Le poste qu’on lui donnait était important et lucratif ; on parle d’un traitement de 10,000 livres sterling. L’institution, œuvre mixte du parlement, du ministère et des directeurs de la compagnie des Indes, pouvait être mal conçue ou mal organisée. Francis du moins en jugeait ainsi même avant son départ, et qui les eût connus l’un et l’autre aurait prédit à coup sûr que le nouveau gouverneur-général Warren Hastings et son nouveau conseiller ne seraient pas longtemps d’accord. Warren Hastings et Philip Francis étaient tous deux des hommes remarquables, des intelligences, peu communes ; mais l’un était fait pour le commandement, l’autre pour l’opposition. Leur association était celle d’un caractère despotique et d’un caractère intraitable. L’un était aussi impérieux que l’autre était indocile.


III

Francis s’embarqua à Portsmouth le 30 mars 1774 ; en octobre, il était rendu sur le terrain, où commença presque aussitôt une guerre civile dans l’administration. Les incidens et les détails du séjour de Francis dans l’Inde sont constatés par son propre journal et par d’autres documens, qui, extraits et rapprochés dans le récit de M. Merivale, fournissent une addition utile à l’Histoire de l’Inde de Mill et aux deux brillans Essais de Macaulay sur Clive et sur Hastings.
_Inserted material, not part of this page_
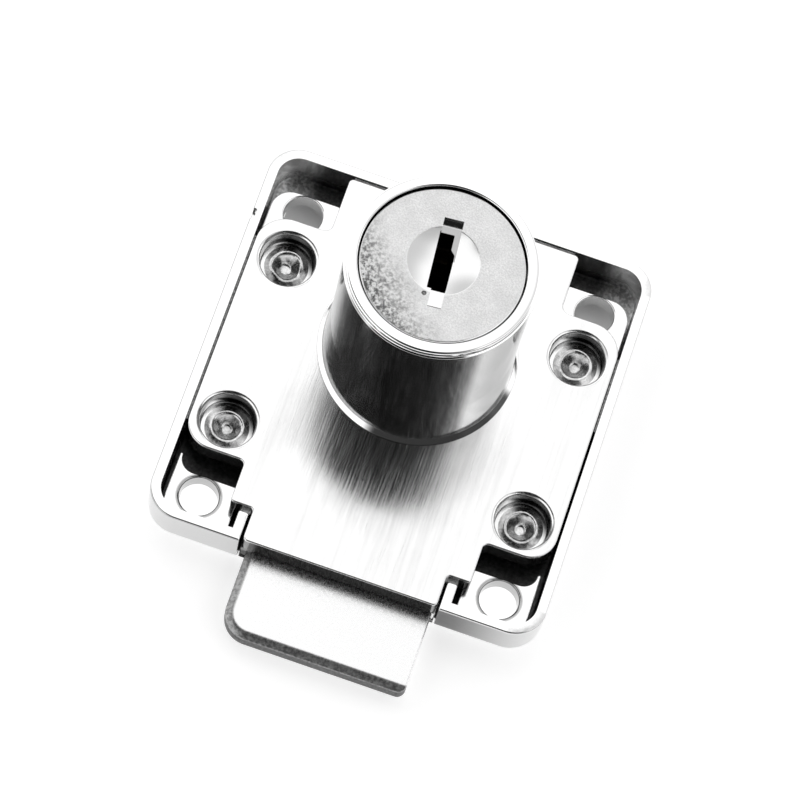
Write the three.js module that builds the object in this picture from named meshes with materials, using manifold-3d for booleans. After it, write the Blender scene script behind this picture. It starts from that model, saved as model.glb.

Si nous ne craignions de sortir de notre sujet, l’occasion s’offrirait ici d’une digression intéressante. Bornons-nous à quelques traits qui achèveront de faire connaître Francis. Rigide et passionné, jaloux, soupçonneux, intolérant, austère en tout, excepté dans ses plaisirs, il s’érigea sur-le-champ en censeur inexorable des abus consacrés dans l’administration indienne ; il les dénonça sans crainte et sans pitié dans le conseil, dans la conversation, dans sa correspondance. Partout il vit, exagéra ou supposa le mal, et parut ne chercher que des ennemis. Sa sévérité, toujours capable de l’injustice et voisine de la haine, devança toutes les accusations dont la généreuse indignation de Burke devait faire retentir plus tard les voûtes de Westminster.